-- start of Data extract --

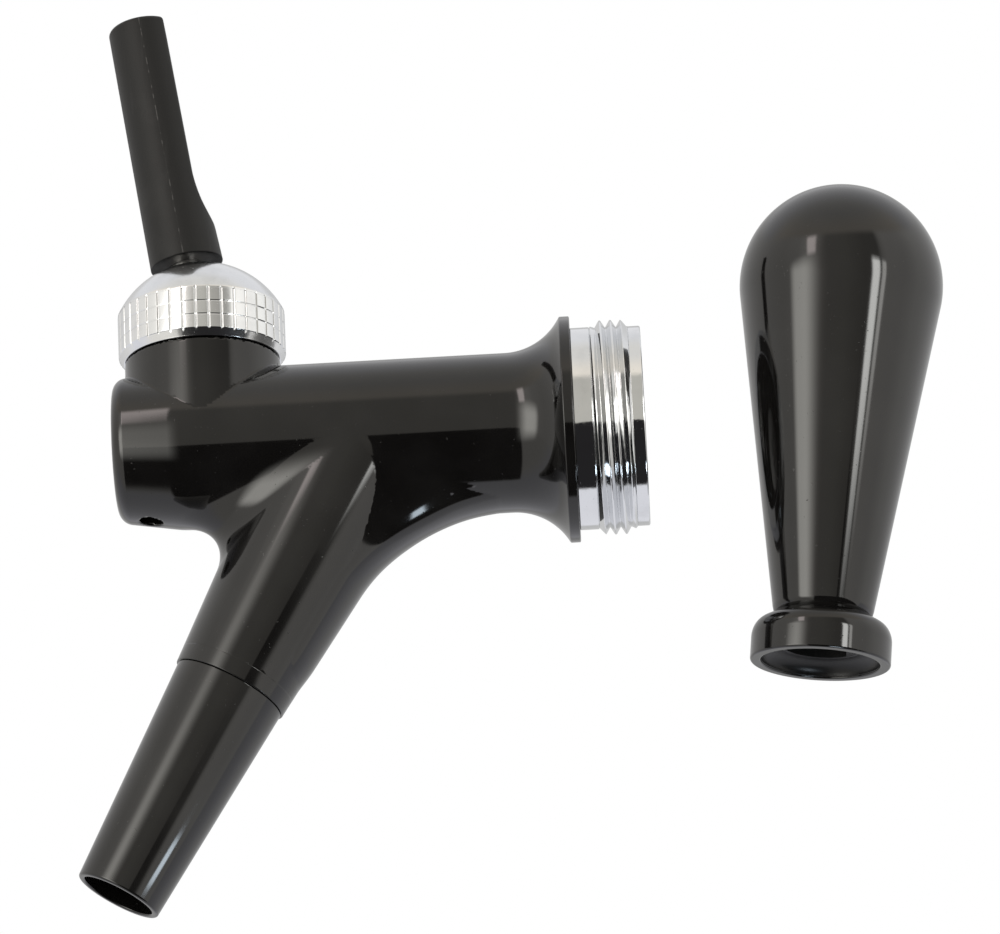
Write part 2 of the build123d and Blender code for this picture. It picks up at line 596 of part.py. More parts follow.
def make_handle_shell():
    """Pear-shaped grip: a long cone that runs smoothly into a rounded head."""
    head_r = HEAD_D / 2
    run = HEAD_CENTRE_HEIGHT - WAIST_HEIGHT
    reach = sqrt(run ** 2 + (WAIST_D / 2) ** 2)
    slope = asin(head_r / reach) - atan2(WAIST_D / 2, run)
    touch = (head_r * cos(slope), 0, HEAD_CENTRE_HEIGHT - head_r * sin(slope))
    crown = HANDLE_HEIGHT - HEAD_CENTRE_HEIGHT
    bore_r = INSERT_D / 2 + PUSH_GAP
    foot_r = WAIST_D / 2 - WAIST_STEP
    cheek = (head_r, 0, HEAD_CENTRE_HEIGHT)
    cheek_low = (head_r * cos(slope / 2), 0, HEAD_CENTRE_HEIGHT - head_r * sin(slope / 2))
    crown_middle = (head_r * cos(pi / 4), 0, HEAD_CENTRE_HEIGHT + crown * sin(pi / 4))
    crown_curve = Spline(cheek, crown_middle, (0, 0, HANDLE_HEIGHT), tangents=[(0, 0, 1), (-1, 0, 0)])
    outline = [
        Line((bore_r, 0, FERRULE_HEIGHT), (foot_r, 0, FERRULE_HEIGHT)),
        Line((foot_r, 0, FERRULE_HEIGHT), (WAIST_D / 2, 0, WAIST_HEIGHT)),
        Line((WAIST_D / 2, 0, WAIST_HEIGHT), touch),
        ThreePointArc(touch, cheek_low, cheek),
        crown_curve,
        Polyline((0, 0, HANDLE_HEIGHT), (0, 0, SOCKET_TOP), (bore_r, 0, SOCKET_TOP),
                 (bore_r, 0, FERRULE_HEIGHT)),
    ]
    return handle_frame * revolve(make_face(outline), Axis.Z)


def make_handle_ferrule():
    """Base ring of the handle, with a dished mouth."""
    hole_r = INSERT_D / 2 + PUSH_GAP
    side_r = FERRULE_D / 2
    shoulder_r = FERRULE_SHOULDER_D / 2
    foot_r = WAIST_D / 2 - WAIST_STEP
    shoulder_z = FERRULE_HEIGHT - FERRULE_CROWN
    bulge = (shoulder_r + (side_r - shoulder_r) * sin(pi / 4), 0,
             FERRULE_SIDE + (shoulder_z - FERRULE_SIDE) * sin(pi / 4))
    outline = [
        Polyline((hole_r, 0, FERRULE_MOUTH_DEPTH), (FERRULE_MOUTH_D / 2, 0, FERRULE_MOUTH_DEPTH),
                 (FERRULE_MOUTH_D / 2, 0, 0), (side_r - FERRULE_EDGE, 0, 0), (side_r, 0, FERRULE_EDGE),
                 (side_r, 0, FERRULE_SIDE)),
        ThreePointArc((side_r, 0, FERRULE_SIDE), bulge, (shoulder_r, 0, shoulder_z)),
        Polyline((shoulder_r, 0, shoulder_z), (foot_r, 0, FERRULE_HEIGHT - FERRULE_EDGE),
                 (foot_r, 0, FERRULE_HEIGHT), (hole_r, 0, FERRULE_HEIGHT), (hole_r, 0, FERRULE_MOUTH_DEPTH)),
    ]
    return handle_frame * revolve(make_face(outline), Axis.Z)


def make_handle_insert():
    """Socket bush inside the handle; its D hole slides over the lever's stem."""
    height = INSERT_TOP - FERRULE_MOUTH_DEPTH
    bush = extrude(Circle(INSERT_D / 2) - stem_section(SOCKET_GAP), height)
    return handle_frame * Pos(0, 0, FERRULE_MOUTH_DEPTH) * bush


PIECES = {
    "tap_body": make_tap_body,
    "threaded_collar": make_threaded_collar,
    "shank_seal": make_shank_seal,
    "valve_seat": make_valve_seat,
    "seat_gasket": make_seat_gasket,
    "piston": make_piston,
    "piston_o_ring": make_piston_ring,
    "valve_washer": make_valve_washer,
    "washer_cup": make_washer_cup,
    "washer_locknut": make_locknut,
    "bonnet_nut": make_bonnet_nut,
    "turret_gasket": make_turret_gasket,
    "ball_lower_seat": make_lower_seat,
    "ball_upper_seal": make_upper_seal,
    "bonnet_thrust_ring": make_thrust_ring,
    "lever_core": make_lever_core,
    "lever_stem": make_lever_stem,
    "nozzle": make_nozzle,
    "nozzle_o_ring": make_nozzle_ring,
    "handle_shell": make_handle_shell,
    "handle_ferrule": make_handle_ferrule,
    "handle_insert": make_handle_insert,
}

os.makedirs("parts", exist_ok=True)
for name, make in PIECES.items():
    piece = make()
    piece.label = name
    export_step(piece, f"parts/{name}.step")

print(f"lever_tilt range {2 * LEVER_LEAN:.2f} deg, stroke {stroke:.3f} mm, "
      f"ratio {-stroke / (2 * lever_lean):.3f} mm/rad")
print("pivot", pivot, "seam", seam, "spout_down", spout_down)
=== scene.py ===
import logging
from dataclasses import dataclass, field
from enum import Enum
from math import asin, atan2, cos, degrees, pi, radians, sin, sqrt
from typing import Callable, Sequence

import bmesh
import bpy
import numpy as np
from bpy.types import Material, Object
from mathutils import Matrix, Vector


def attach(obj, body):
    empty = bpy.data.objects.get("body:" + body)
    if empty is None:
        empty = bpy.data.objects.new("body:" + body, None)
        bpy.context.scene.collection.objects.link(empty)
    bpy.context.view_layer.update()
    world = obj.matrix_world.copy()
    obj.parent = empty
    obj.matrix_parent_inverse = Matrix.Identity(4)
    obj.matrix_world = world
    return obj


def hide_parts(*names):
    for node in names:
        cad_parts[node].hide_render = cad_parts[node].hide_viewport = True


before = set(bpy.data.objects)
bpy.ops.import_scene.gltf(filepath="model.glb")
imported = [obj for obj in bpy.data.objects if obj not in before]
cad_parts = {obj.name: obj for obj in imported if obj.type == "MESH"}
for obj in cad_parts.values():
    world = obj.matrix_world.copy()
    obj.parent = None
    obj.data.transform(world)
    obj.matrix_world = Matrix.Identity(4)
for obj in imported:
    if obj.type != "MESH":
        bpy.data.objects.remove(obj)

# Dressed model of a beer tap: glossy black body with a turret and a bent spout, chrome coupling
# collar and knurled nut, matt lever, pull-off nozzle, and the pear-shaped handle standing apart.
# Sizes in the classes are millimetres; meshes are written in metres.

MM = 0.001
TINY = 1e-6
LEVER_PIVOT = (-60.43, 0.0, 17.0)
LEVER_LEAN = 8.3
LEVER_FOOT = 15.5
LOG = logging.getLogger("beer_tap")
Pair = tuple[float, float]
Triple = tuple[float, float, float]
Array = np.ndarray
Spots = tuple[Array, Array, Array]


class Body(Enum):
    """The bodies that the dressed pieces ride on."""
    TAP = "tap"
    LEVER = "lever"
    NOZZLE = "nozzle"
    HANDLE = "handle"


# ---------------------------------------------------------------- sockets and materials
class Signal:
    """A node socket that can be used in arithmetic; each expression adds its Math nodes."""

    def __init__(self, graph: "Graph", socket: bpy.types.NodeSocket | None) -> None:
        """Wrap an output socket of the given graph."""
        self.graph = graph
        self.socket = socket

    def _math(self, operation: str, *others: "Signal | float") -> "Signal":
        """Add one Math node with this signal as its first input."""
        values = {index: value for index, value in enumerate((self, *others))}
        return self.graph.node("ShaderNodeMath", {"operation": operation}, values)

    def __add__(self, other: "Signal | float") -> "Signal":
        """Sum."""
        return self._math("ADD", other)

    __radd__ = __add__

    def __mul__(self, other: "Signal | float") -> "Signal":
        """Product."""
        return self._math("MULTIPLY", other)

    __rmul__ = __mul__

    def __sub__(self, other: "Signal | float") -> "Signal":
        """Difference."""
        return self._math("SUBTRACT", other)

    def __rsub__(self, other: float) -> "Signal":
        """A number minus this signal."""
        return self * -1.0 + other

    def call(self, operation: str, *others: "Signal | float") -> "Signal":
        """Any other operation of the Math node, such as SINE or MAXIMUM."""
        return self._math(operation, *others)

    def output(self, name: str) -> "Signal":
        """Another output of the same node."""
        return Signal(self.graph, self.socket.node.outputs[name])

    def step(self, low: float, high: float) -> "Signal":
        """Smooth step from 0 at low to 1 at high."""
        ends = {"Value": self, "From Min": low, "From Max": high}
        return self.graph.node("ShaderNodeMapRange", {"interpolation_type": "SMOOTHSTEP"}, ends)


class Graph:
    """A node tree that is written through one method."""

    def __init__(self, tree: bpy.types.NodeTree) -> None:
        """Start from an empty tree."""
        self.tree = tree
        tree.nodes.clear()

    def node(self, kind: str, settings: dict | None = None, values: dict | None = None,
             output: str | int = 0) -> Signal:
        """Add a node.

        Args:
            kind: The node's type.
            settings: Its properties, set first; "stops" fills a colour ramp.
            values: Values or signals for its sockets, by name or index.
            output: Which output the returned signal reads.

        Returns:
            The chosen output as a signal.
        """
        made = self.tree.nodes.new(kind)
        for key, setting in (settings or {}).items():
            if key == "stops":
                ramp = made.color_ramp
                while len(ramp.elements) < len(setting):
                    ramp.elements.new(0.5)
                for element, (position, colour) in zip(ramp.elements, setting):
                    element.position = position
                    element.color = (*colour, 1.0)
            else:
                setattr(made, key, setting)
        for key, value in (values or {}).items():
            if isinstance(value, Signal):
                self.tree.links.new(value.socket, made.inputs[key])
            else:
                made.inputs[key].default_value = value
        return Signal(self, made.outputs[output] if len(made.outputs) else None)

    def point(self) -> Signal:
        """Object coordinates, in metres."""
        return self.node("ShaderNodeTexCoord", output="Object")

    def noise(self, scale: float, detail: float = 2.0, stretch: Sequence[float] = (1, 1, 1)) -> Signal:
        """Noise in object space.

        Args:
            scale: Cells per metre.
            detail: Octaves.
            stretch: Extra scale along each axis.

        Returns:
            The noise's factor, around 0.5.
        """
        place = self.node("ShaderNodeMapping", {}, {"Vector": self.point(), "Scale": tuple(stretch)})
        return self.node("ShaderNodeTexNoise", {}, {"Vector": place, "Scale": scale, "Detail": detail})

    def tool_lines(self, axis: int, across: float, along: float, detail: float) -> Signal:
        """Fine lines round an axis, as a turning tool leaves them.

        Args:
            axis: Index of the axis that the piece was turned about.
            across: Cells per metre round the piece.
            along: Cells per metre along the axis.
            detail: Octaves.

        Returns:
            The lines' factor, around 0.5.
        """
        stretch = [across] * 3
        stretch[axis] = along
        return self.noise(1.0, detail, stretch)

    def mix_colour(self, factor: Signal, low: "Sequence[float] | Signal",
                   high: "Sequence[float] | Signal") -> Signal:
        """Colour between low and high."""
        ends = [end if isinstance(end, Signal) else (*end, 1.0) for end in (low, high)]
        return self.node("ShaderNodeMix", {"data_type": "RGBA"}, {0: factor, 6: ends[0], 7: ends[1]}, 2)

    def bump(self, height: Signal, strength: float, distance: float) -> Signal:
        """Normal of a surface with the given height, whose full range is distance in metres."""
        return self.node("ShaderNodeBump", {}, {"Height": height, "Strength": strength, "Distance": distance})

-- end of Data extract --

Requirements – Extract verbatim only those lines that run from the line with "in imported if" to the line with "self.socket = socket", inclusive.

Reply –
cad_parts = {obj.name: obj for obj in imported if obj.type == "MESH"}
for obj in cad_parts.values():
    world = obj.matrix_world.copy()
    obj.parent = None
    obj.data.transform(world)
    obj.matrix_world = Matrix.Identity(4)
for obj in imported:
    if obj.type != "MESH":
        bpy.data.objects.remove(obj)

# Dressed model of a beer tap: glossy black body with a turret and a bent spout, chrome coupling
# collar and knurled nut, matt lever, pull-off nozzle, and the pear-shaped handle standing apart.
# Sizes in the classes are millimetres; meshes are written in metres.

MM = 0.001
TINY = 1e-6
LEVER_PIVOT = (-60.43, 0.0, 17.0)
LEVER_LEAN = 8.3
LEVER_FOOT = 15.5
LOG = logging.getLogger("beer_tap")
Pair = tuple[float, float]
Triple = tuple[float, float, float]
Array = np.ndarray
Spots = tuple[Array, Array, Array]


class Body(Enum):
    """The bodies that the dressed pieces ride on."""
    TAP = "tap"
    LEVER = "lever"
    NOZZLE = "nozzle"
    HANDLE = "handle"


# ---------------------------------------------------------------- sockets and materials
class Signal:
    """A node socket that can be used in arithmetic; each expression adds its Math nodes."""

    def __init__(self, graph: "Graph", socket: bpy.types.NodeSocket | None) -> None:
        """Wrap an output socket of the given graph."""
        self.graph = graph
        self.socket = socket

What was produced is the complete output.